Type: Article
Ó Catháin, Diarmaid. ‘Dermot O’Connor, Translator of Keating’, Eighteenth-century Ireland/Iris an dá chultúr, Vol. 2 (1987), pp 67-87.
Geoffrey Keating’s Foras Feasa Ar Éirinn (1633), a compilation of Irish seanchas (lore) and Gaelic history, was, until the twentieth-century, a literary model and ‘virtual bible of the Irish tradition’. This article examines the life and career of Dermot O’Connor whose 1723 English translation of Foras Feasa was the first version of the text available to English speakers and had a ‘profound effect on the Anglo-Irish tradition’. O’Connor’s bilingualism allowed him to move freely between Dublin and London circles, where sufficient interest in the Gaelic language and tradition earned him a successful living as a Gaelic scribe. The article traces his movements in London and Dublin, and the controversies surrounding his work and reputation.
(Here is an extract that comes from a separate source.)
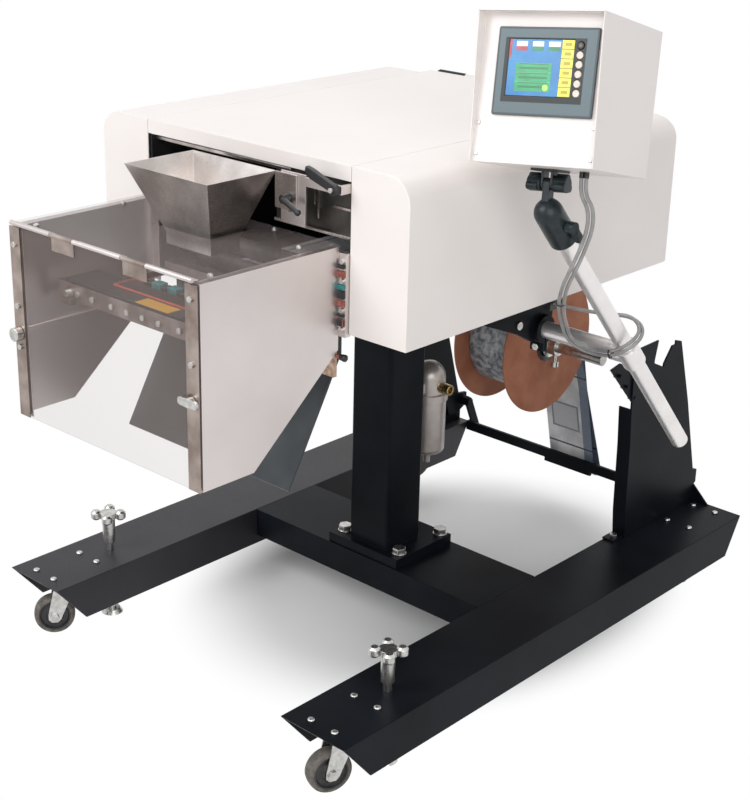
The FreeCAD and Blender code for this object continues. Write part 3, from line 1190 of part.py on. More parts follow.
def panel_box():
    """Operator box: case, visor, front sheet, bezel, tilt bracket, panel screws."""
    half_w = BOX_W / 2
    half_h = BOX_H / 2
    t = BOX_T
    front = SHEET_BACK
    case = block(-half_w, half_w, front, BOX_D, -half_h, half_h)
    case = case.cut(block(-half_w + t, half_w - t, front + t, BOX_D - t, -half_h + t, half_h - t))
    left = BEZEL_MID - BEZEL_W / 2
    right = BEZEL_MID + BEZEL_W / 2
    window = block(left + 8, right - 8, front - 1, front + t + 1, BEZEL_LOW + 8, BEZEL_LOW + BEZEL_H - 8)
    case = case.cut(window)
    top = block(-half_w, half_w, 0, front, half_h - t, half_h)
    cheeks = []
    for side in (1, -1):
        x0 = side * (half_w - t)
        x1 = side * half_w
        cheeks.append(side_plate([(front, half_h), (0, half_h), (front * 0.1, half_h - 40),
                                  (front * 0.7, -half_h), (front, -half_h)], x0, x1))
    case = case.fuse([top] + cheeks).removeSplitter()
    bezel = block(left, right, BEZEL_FACE, front, BEZEL_LOW, BEZEL_LOW + BEZEL_H)
    bezel = rounded(bezel, 3.0, lambda edge: along(edge, "y"))
    screen = block(SCREEN_LEFT, SCREEN_LEFT + SCREEN_W, BEZEL_FACE - 1, BEZEL_FACE + 1.5,
                   SCREEN_LOW, SCREEN_LOW + SCREEN_H)
    bezel = bezel.cut(screen)
    for x, z in key_places():
        bezel = bezel.cut(rod(V(x, BEZEL_FACE - 1, z), V(x, front + KEY_FLOOR, z), KEY_R + SEAT))
    pin = tilt_pin()
    base = block(pin.x - 24, pin.x + 24, pin.y - 22, pin.y + 22, -half_h - 4, -half_h)
    ears = []
    for side in (1, -1):
        inner = pin + V(side * (6 + SEAT), 0, 0)
        outer = pin + V(side * (6 + SEAT + 4), 0, 0)
        ears.append(block(inner.x, outer.x, pin.y - 10, pin.y + 10, pin.z, -half_h))
        ears.append(rod(inner, outer, 10))
    bracket = base.fuse(ears).removeSplitter()
    bracket = bracket.fuse(rod(pin - V(16, 0, 0), pin + V(16, 0, 0), 5)).removeSplitter()
    screws = []
    for x in (-half_w + 8, half_w - 8):
        for z in (-half_h + 12.5, -half_h + 60):
            screws.append(rod(V(x, front, z), V(x, front - 1.8, z), 3.2))
    glands = [rod(place, place + V(0, 0, GLAND_LENGTH), GLAND_R) for place in gland_places()]
    return placed([case, bezel, bracket] + screws + glands, box_place())


def key_places():
    """Middles of the keys on the bezel, from the top down, in the box frame."""
    x = BEZEL_MID + BEZEL_W / 2 - 29.0
    top = BEZEL_LOW + BEZEL_H - 26.5
    return [(x, top - KEY_PITCH * i) for i in range(KEY_COUNT)]


def panel_key(index):
    """One round key that slides into the bezel."""
    x, z = key_places()[index]
    key = rod(V(x, BEZEL_FACE - KEY_TRAVEL, z), V(x, SHEET_BACK + KEY_FLOOR - KEY_TRAVEL - 0.1, z), KEY_R)
    return placed([key], box_place())[0]


def tilt_knob(side):
    """Lobed black knob on the tilt pin."""
    pin = tilt_pin()
    start = pin + V(side * (6 + SEAT + 4 + SEAT), 0, 0)
    end = pin + V(side * 34, 0, 0)
    grip = rod(start, end, 13)
    lobes = []
    for i in range(3):
        angle = math.radians(90 + 120 * i)
        shift = V(0, 9.5 * math.cos(angle), 9.5 * math.sin(angle))
        lobes.append(rod(start + V(side * 4, 0, 0) + shift, end + shift, 7))
    knob = grip.fuse(lobes)
    knob = knob.cut(rod(pin, pin + V(side * 16.5, 0, 0), 5 + RUN))
    return placed([knob], box_place())[0]


def mast_knob():
    """Lever knob on the near side of the mast head."""
    base = V(MAST_HEAD_R + SEAT, 0, MAST_UP + 40)
    knob = rod(base, base + V(16, 0, 0), 10)
    lever = block(base.x + 6, base.x + 15, -7, 7, base.z - 34, base.z + 8)
    lever = rounded(lever, 4.0, lambda edge: along(edge, "x"))
    solid = knob.fuse(lever).removeSplitter()
    solid.Placement = mast_frame()
    return solid


def air_filter():
    """Filter with domed bowl, drain, ported head and a bracket to the column."""
    middle = V(FILTER_X, FILTER_Y, 0)
    up = V(0, 0, 1)
    bowl = rod(middle + up * FILTER_BOTTOM, middle + up * (FILTER_TOP - 60), FILTER_R)
    bowl = bowl.makeFillet(12, [bowl.Edges[i] for i in range(len(bowl.Edges))
                                if abs(bowl.Edges[i].BoundBox.ZMax - FILTER_BOTTOM) < 0.1])
    drain = rod(middle + up * (FILTER_BOTTOM - 24), middle + up * (FILTER_BOTTOM + 1), 7)
    collar = rod(middle + up * (FILTER_TOP - 60), middle + up * (FILTER_TOP - 44), FILTER_R + 3)
    head = rod(middle + up * (FILTER_TOP - 44), middle + up * (FILTER_TOP - 12), FILTER_R - 2)
    dome = Part.makeSphere(FILTER_R - 2, middle + up * (FILTER_TOP - 12))
    cut = block(-200, 200, -100, 300, 0, FILTER_TOP - 12)
    dome = dome.cut(cut)
    port_z = FILTER_TOP - 28
    ports = rod(V(FILTER_X - 48, FILTER_Y, port_z), V(FILTER_X + 56, FILTER_Y, port_z), 11)
    lug = block(FILTER_X - 14, FILTER_X + 14, COLUMN_MID_Y + COLUMN_SIZE / 2, FILTER_Y, port_z - 10, port_z + 10)
    top = head.fuse([collar, dome, ports, lug]).removeSplitter()
    port = rod(V(FILTER_X + 40, FILTER_Y, port_z), V(FILTER_X + 58, FILTER_Y, port_z), AIR_PORT_R)
    return [top.cut(port), bowl.fuse(drain).removeSplitter()]


def gland_places():
    """Lower ends of the two cable glands, in the box frame."""
    low = -BOX_H / 2 - GLAND_LENGTH
    return V(GLAND_X, GLAND_Y, low), V(GLAND_X + GLAND_GAP, GLAND_Y, low)


def cables():
    """Two cables from the box's glands past mast and arm to the clip under the head."""
    place = box_place()
    tubes = []
    for gland, route in zip(gland_places(), (CABLE_OUTER, CABLE_INNER)):
        lead = [place.multVec(gland), place.multVec(gland - V(0, 0, CABLE_LEAD))]
        tubes.append(cable(lead + list(route)))
    return tubes


def cable(points):
    """Cable tube of straight runs joined by tangent arcs."""
    edges = []
    start = points[0]
    for before, corner, after in zip(points, points[1:], points[2:]):
        run_in = corner - before
        run_out = after - corner
        turn = run_in.getAngle(run_out)
        short = min(run_in.Length, run_out.Length)
        radius = 0.45 * short / math.tan(turn / 2)
        trim = 0.45 * short
        first = corner - V(run_in).normalize() * trim
        last = corner + V(run_out).normalize() * trim
        bisector = (first + last) * 0.5 - corner
        depth = radius / math.cos(turn / 2) - radius
        middle = corner + bisector.normalize() * depth
        edges.append(Part.LineSegment(start, first).toShape())
        edges.append(Part.Arc(first, middle, last).toShape())
        start = last
    edges.append(Part.LineSegment(start, points[-1]).toShape())
    path = Part.Wire(edges)
    face = Part.Wire(Part.makeCircle(CABLE_R, points[0], points[1] - points[0]))
    return path.makePipeShell([face], True, False)


def build():
    """Make every node."""
    for side, name in ((1, "near"), (-1, "far")):
        keep("leg_" + name, leg(side))
        keep("upright_" + name, *upright(side))
        keep("side_cover_" + name, side_cover(side))
        keep("jack_" + name, *jack(side))
        keep("guard_knob_" + name, guard_knob(side))
        keep("tilt_knob_" + name, tilt_knob(side))
    keep("cross_beam", cross_beam())
    keep("column", *column())
    keep("base_bolts", *base_bolts())
    keep("caster_plates", *caster_plates())
    for name in CASTERS:
        fork, wheel = caster(name)
        keep("caster_fork_" + name, fork)
        keep("caster_wheel_" + name, *wheel)
    keep("head_chassis", *chassis())
    keep("top_cover", top_cover())
    low, high = feed_heights()
    keep("drive_roller", feed_roller(low))
    keep("nip_roller", feed_roller(high))
    keep("guard_sides", *guard_sides())
    keep("guard_top", guard_top())
    keep("guard_fittings", *guard_fittings())
    keep("guard_front", *guard_front())
    keep("seal_jaw", *seal_jaw())
    keep("seal_bar", *seal_bar())
    keep("chute", chute())
    keep("funnel", funnel())
    keep("funnel_bracket", funnel_bracket())
    keep("funnel_toggle", funnel_toggle())
    keep("funnel_clamp", funnel_clamp())
    keep("roll_hanger", *roll_hanger())
    spool, film = bag_roll()
    keep("bag_roll_flanges", spool)
    keep("bag_roll_film", film)
    keep("dancer_frame", dancer())
    keep("dancer_roller", loose_roller(V(0, DANCER_BAR_Y, DANCER_BAR_Z), ROLLER_R, DANCER_BAR_R))
    keep("infeed_roller", loose_roller(V(0, INFEED_Y, INFEED_Z), ROLLER_R, SHAFT_R))
    keep("film_web", film_web())
    keep("cables", *cables())
    keep("arm_bracket", *arm_bracket())
    keep("arm", arm())
    keep("mast", mast())
    keep("mast_head", mast_head())
    keep("mast_knob", mast_knob())
    keep("panel_box", *panel_box())
    for index in range(KEY_COUNT):
        keep("panel_key_%d" % (index + 1), panel_key(index))
    keep("air_filter", *air_filter())


build()
os.makedirs("parts", exist_ok=True)
for name, solids in PARTS.items():
    shape = solids[0] if len(solids) == 1 else Part.makeCompound(solids)
    shape.exportStep("parts/" + name + ".step")
    count = sum(len(solid.Solids) for solid in solids)
    valid = all(solid.isValid() for solid in solids)
    print(name, count, "solids", "valid" if valid else "NOT VALID", round(shape.Volume / 1000.0, 1), "cm3")
print(len(PARTS), "nodes")
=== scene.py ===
# Automatic bagging machine on a wheeled stand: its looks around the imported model, in metres.
# +Z is up, -Y is the front with guard and funnel, +X is the side of the operator box.
import bpy
import bmesh
import math
from mathutils import Matrix, Vector


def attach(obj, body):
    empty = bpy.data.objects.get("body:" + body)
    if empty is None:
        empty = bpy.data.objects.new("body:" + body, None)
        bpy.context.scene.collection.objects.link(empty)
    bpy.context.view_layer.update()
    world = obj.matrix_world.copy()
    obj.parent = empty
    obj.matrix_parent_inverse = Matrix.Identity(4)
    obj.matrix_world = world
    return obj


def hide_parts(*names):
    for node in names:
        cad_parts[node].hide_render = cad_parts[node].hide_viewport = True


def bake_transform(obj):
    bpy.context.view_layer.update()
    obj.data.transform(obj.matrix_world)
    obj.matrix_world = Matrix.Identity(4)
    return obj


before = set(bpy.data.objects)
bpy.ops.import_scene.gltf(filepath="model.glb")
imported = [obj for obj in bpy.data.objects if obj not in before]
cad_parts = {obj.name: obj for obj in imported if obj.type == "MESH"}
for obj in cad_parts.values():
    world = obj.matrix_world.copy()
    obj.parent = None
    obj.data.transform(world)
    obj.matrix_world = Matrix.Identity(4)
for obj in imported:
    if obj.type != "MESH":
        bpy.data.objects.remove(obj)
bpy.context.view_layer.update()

scene = bpy.context.scene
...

Ó Catháin concludes that ‘it is obvious from Dermot O’Connor’s life alone that there was much more interaction between Irish-language and English-language cultures and between catholics and protestants in Ireland than has been widely assumed’. Included is a sample of a plate of bilingual pedigrees from the London edition of O’Connor’s translation of Foras Feasa.